I seem to recall a lot of that plumbing going/being talked about, but
never going into full action, good to know that I didn't miss anything and
that my memory is still reliable. ^o^

> A self-inconsistent replicated primary won't get chosen. A primary is
> self-inconsistent when its digest doesn't match the data, which
> happens when:
> 1) the object hasn't been written since it was last scrubbed, or
> 2) the object was written in full, or
> 3) the object has only been appended to since the last time its digest
> was recorded, or
> 4) something has gone terribly wrong in/under LevelDB and the omap
> entries don't match what the digest says should be there.
> 
> David knows more and correct if I'm missing something. He's also
> working on interfaces for scrub that are more friendly in general and
> allow administrators to make more fine-grained decisions about
> recovery in ways that cooperate with RADOS.
>
That is certainly appreciated, especially if it gets backported to
versions where people are stuck with FS based OSDs.

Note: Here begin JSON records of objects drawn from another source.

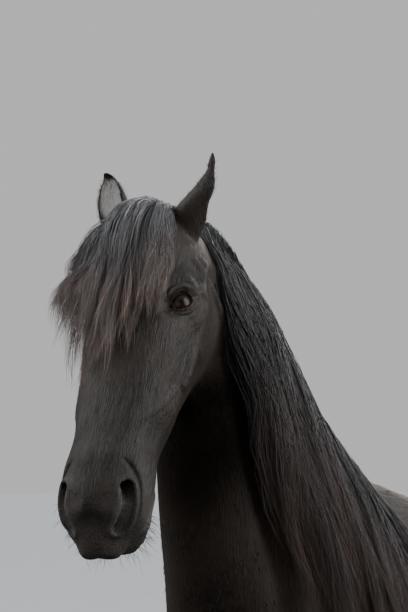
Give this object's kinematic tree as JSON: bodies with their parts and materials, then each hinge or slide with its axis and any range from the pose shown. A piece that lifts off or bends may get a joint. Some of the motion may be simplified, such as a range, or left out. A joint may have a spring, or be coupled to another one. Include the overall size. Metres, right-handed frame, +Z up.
{
  "type": "friesian horse",
  "caption": "Life-size standing black horse with a long wavy mane, forelock and tail, feathered legs and its head turned a little to its left.",
  "frame": {"origin": "on the floor, under the middle of the horse from nose to tail", "axes": "+X to the horse's front, +Y to its left side, +Z up"},
  "size_m": [2.2928, 0.5906, 2.1767],
  "materials": {
    "coat": "short black-brown hair with a soft sheen",
    "hair": "long wavy black hair, browner at the tips",
    "eye": "wet, dark brown",
    "hoof": "dark horn with fine growth rings"
  },
  "bodies": {
    "root": {"barrel": "coat", "chest": "coat", "croup": "coat", "ear_left": "coat", "ear_right": "coat", "eye_left": "eye", "eye_right": "eye", "fore_hoof_left": "hoof", "fore_hoof_right": "hoof", "fore_shank_left": "coat", "fore_shank_right": "coat", "forearm_left": "coat", "forearm_right": "coat", "head": "coat", "hind_hoof_left": "hoof", "hind_hoof_right": "hoof", "hind_shank_left": "coat", "hind_shank_right": "coat", "neck": "coat", "tail": "hair", "thigh_left": "coat", "thigh_right": "coat"}
  },
  "joints": []
}
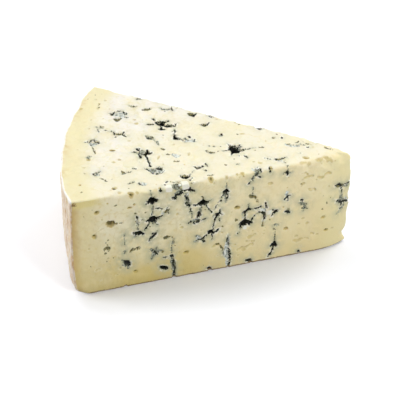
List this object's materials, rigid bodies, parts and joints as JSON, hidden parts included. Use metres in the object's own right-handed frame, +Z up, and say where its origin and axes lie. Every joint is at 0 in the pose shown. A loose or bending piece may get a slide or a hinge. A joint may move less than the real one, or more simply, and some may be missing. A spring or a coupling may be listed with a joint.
{
  "type": "blue cheese wedge",
  "caption": "Wedge of blue cheese with a curved rind at its wide end, pale crumbly paste, dark mould pockets and needle channels, resting on its flat base",
  "frame": {"origin": "middle of the bounding box of the base, on the plane that the wedge rests on", "axes": "+Z up from the base to the cut top; +X from the curved rind to the thin end; -Y towards the front cut"},
  "size_m": [0.1082, 0.0792, 0.0417],
  "materials": {
    "cheese_wedge": "satin"
  },
  "bodies": {
    "root": {"cheese_wedge": "cheese_wedge"}
  },
  "joints": []
}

However I presume that the main goal and focus is still BlueStore with
live internal checksums that make scrubbing obsolete, right?

Christian

> -Greg
> 
> >  
> >> -----Original Message-----
> >> From: ceph-users [mailto:ceph-users-bounces at lists.ceph.com] On Behalf Of
> >> Tracy Reed
> >> Sent: 18 February 2017 03:06
> >> To: Shinobu Kinjo <skinjo at redhat.com>
> >> Cc: ceph-users <ceph-users at ceph.com>
> >> Subject: Re: [ceph-users] How safe is ceph pg repair these days?
> >>
> >> Well, that's the question...is that safe? Because the link to the mailing  
> > list  
> >> post (possibly outdated) says that what you just suggested is definitely  
> > NOT  
> >> safe. Is the mailing list post wrong? Has the situation changed? Exactly  
> > what  
> >> does ceph repair do now? I suppose I could go dig into the code but I'm  
> > not  
> >> an expert and would hate to get it wrong and post possibly bogus info the
> >> the list for other newbies to find and worry about and possibly lose their
> >> data.
> >>
> >> On Fri, Feb 17, 2017 at 06:08:39PM PST, Shinobu Kinjo spake thusly:  
> >> > if ``ceph pg deep-scrub <pg id>`` does not work then
> >> >   do
> >> >     ``ceph pg repair <pg id>
> >> >
> >> >
> >> > On Sat, Feb 18, 2017 at 10:02 AM, Tracy Reed <treed at ultraviolet.org>  
> >> wrote:  
> >> > > I have a 3 replica cluster. A couple times I have run into
> >> > > inconsistent PGs. I googled it and ceph docs and various blogs say
> >> > > run a repair first. But a couple people on IRC and a mailing list
> >> > > thread from 2015 say that ceph blindly copies the primary over the
> >> > > secondaries and calls it good.
> >> > >
> >> > > http://lists.ceph.com/pipermail/ceph-users-ceph.com/2015-  
> >> May/001370.  
> >> > > html
> >> > >
> >> > > I sure hope that isn't the case. If so it would seem highly
> >> > > irresponsible to implement such a naive command called "repair". I
> >> > > have recently learned how to properly analyze the OSD logs and
> >> > > manually fix these things but not before having run repair on a
> >> > > dozen inconsistent PGs. Now I'm worried about what sort of
> >> > > corruption I may have introduced. Repairing things by hand is a
> >> > > simple heuristic based on comparing the size or checksum (as
> >> > > indicated by the logs) for each of the 3 copies and figuring out
> >> > > which is correct. Presumably matching two out of three should win
> >> > > and the odd object out should be deleted since having the exact same
> >> > > kind of error on two different OSDs is highly improbable. I don't
> >> > > understand why ceph repair wouldn't have done this all along.
> >> > >
> >> > > What is the current best practice in the use of ceph repair?
> >> > >
> >> > > Thanks!
> >> > >
> >> > > --
> >> > > Tracy Reed
> >> > >
> >> > > _______________________________________________
> >> > > ceph-users mailing list
> >> > > ceph-users at lists.ceph.com
> >> > > http://lists.ceph.com/listinfo.cgi/ceph-users-ceph.com
> >> > >  
> >>
> >> --
> >> Tracy Reed  
> >
> > _______________________________________________
> > ceph-users mailing list
> > ceph-users at lists.ceph.com
> > http://lists.ceph.com/listinfo.cgi/ceph-users-ceph.com  
> _______________________________________________
> ceph-users mailing list
> ceph-users at lists.ceph.com
> http://lists.ceph.com/listinfo.cgi/ceph-users-ceph.com
> 

-- 
Christian Balzer        Network/Systems Engineer                
chibi at gol.com   	Global OnLine Japan/Rakuten Communications
http://www.gol.com/